I just don't know who, or how that would work.  Peer review systems
are normally supported by an established institution of sufficient
quorum to achieve stability, although even that doesn't guarantee
rationality (eg Homeopathy).  We don't have such a foundation. Those
that existed in the past encouraged pseudoscience, eg ITS, TCBA. 
Where is the ARRL or RSGB of coiling?  

>  Maybe one could get peer reviewed publications in other journals
> (Rev Sci Inst type, but even that probably isn't the right venue.)

I'm sure quite a few journals would take stuff, but as you say, it's
not going to reach coilers.

> on the other hand, I recall having seen some papers on TCs in peer
> reviewed journals that had severe problems

Yes, me too.  We must remember that peer review can never be a band-
pass filter for correct info - it can only be a band-stop filter
for things that are obviously wrong, meaningless, poorly presented,
off topic, no science, or for some other reason would only add noise
to the arena.

And remember too, peer review is a necessary but not sufficient
mechanism for sane research.  The other vital ingredient is 
a non-credulous reception to the output of the peer review process.
The best compliment you can pay someone is to take the time and
trouble to check their work and to satisfy yourself that it really
does make sense and work as claimed.  That effort benefits everyone.
Of course, without a peer review front-end for this process, the onus
falls to the author to ensure their work satisfies certain criteria
which make it viable for that kind of critical scrutiny.

>  Presuming to tell someone that their site is defective? 

I agree that except for a few sites that invite comment and
corrections, it's inappropriate to try to canvas sites into 
reevaluating their links.  In any case many sites have an agenda for
promoting pseudoscience so they're hardly likely to respond. Perhaps
all we can do is post up as much good information as possible, in an
attempt to raise the overall signal/noise ratio?

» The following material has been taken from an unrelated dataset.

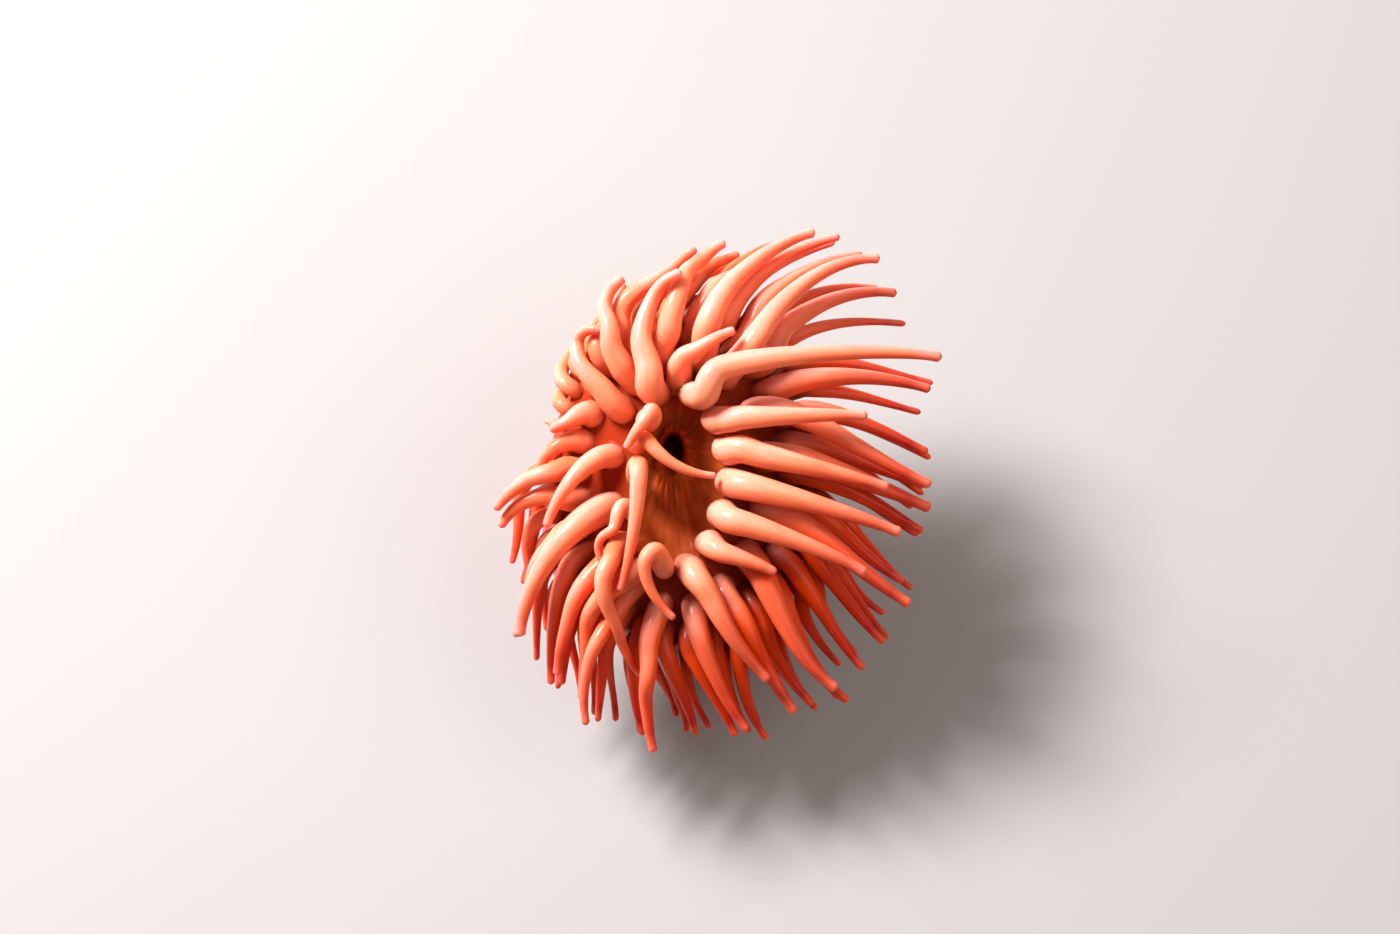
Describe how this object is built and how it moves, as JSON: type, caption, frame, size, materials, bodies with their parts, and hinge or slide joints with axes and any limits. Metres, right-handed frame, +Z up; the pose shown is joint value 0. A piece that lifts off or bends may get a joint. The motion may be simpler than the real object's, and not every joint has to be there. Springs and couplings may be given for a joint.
{
  "type": "beadlet anemone",
  "caption": "Still life-size model of an open beadlet anemone: crown of swept tapering tentacles round an oval mouth disc, on a smooth leaning column and flat base.",
  "frame": {"origin": "middle of the underside of the pedal disc, on the floor", "axes": "+Z up out of the floor; the crown leans 22 degrees towards -Y, so the mouth disc faces up and to -Y; +X is the crown's right seen from -Y"},
  "size_m": [0.045, 0.0519, 0.0352],
  "materials": {
    "tentacles": "wet, translucent, smooth flesh",
    "disc": "wet, smooth, finely grooved flesh",
    "lips": "wet, folded flesh",
    "column": "wet, smooth flesh with a thin blue edge to the base; the beads on the collar are blue"
  },
  "bodies": {
    "root": {"pedal_disc": "column", "column": "column", "collar": "column", "oral_disc": "disc", "lips": "lips", "tentacle_01_base": "tentacles", "tentacle_01_tip": "tentacles", "tentacle_02_base": "tentacles", "tentacle_02_tip": "tentacles", "tentacle_03_base": "tentacles", "tentacle_03_tip": "tentacles", "tentacle_04_base": "tentacles", "tentacle_04_tip": "tentacles", "tentacle_05_base": "tentacles", "tentacle_05_tip": "tentacles", "tentacle_06_base": "tentacles", "tentacle_06_tip": "tentacles", "tentacle_07_base": "tentacles", "tentacle_07_tip": "tentacles", "tentacle_08_base": "tentacles", "tentacle_08_tip": "tentacles", "tentacle_09_base": "tentacles", "tentacle_09_tip": "tentacles", "tentacle_10_base": "tentacles", "tentacle_10_tip": "tentacles", "tentacle_11_base": "tentacles", "tentacle_11_tip": "tentacles", "tentacle_12_base": "tentacles", "tentacle_12_tip": "tentacles", "tentacle_13_base": "tentacles", "tentacle_13_tip": "tentacles", "tentacle_14_base": "tentacles", "tentacle_14_tip": "tentacles", "tentacle_15_base": "tentacles", "tentacle_15_tip": "tentacles", "tentacle_16_base": "tentacles", "tentacle_16_tip": "tentacles", "crown_sector_01": "tentacles", "crown_sector_02": "tentacles", "crown_sector_03": "tentacles", "crown_sector_04": "tentacles", "crown_sector_05": "tentacles", "crown_sector_06": "tentacles", "crown_sector_07": "tentacles", "crown_sector_08": "tentacles", "crown_sector_09": "tentacles", "crown_sector_10": "tentacles", "crown_sector_11": "tentacles", "crown_sector_12": "tentacles", "crown_sector_13": "tentacles", "crown_sector_14": "tentacles", "crown_sector_15": "tentacles", "crown_sector_16": "tentacles"}
  },
  "joints": []
}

> A lot of web sites ... (append only)

Unfortunately yes.  It's an approach which shifts a lot of work from
the author to the viewer, because the viewer has to sift the search
output to discern the state of the art. Old docs known to contain
errors just sit there injecting noise into every library search,
forming a minefield of erroneous stuff that a newbie must somehow
navigate to get to the real stuff. If someone reports a mistake in 
any of my site docs it gets fixed up pretty quick, and the old faulty
page is overwritten. I think folk keeping web pages should recognise
that its not a one-off vanity buzz but an ongoing responsibility to
keep things accurate and up to date.  After all, you create a site
for other peoples benefit, don't you?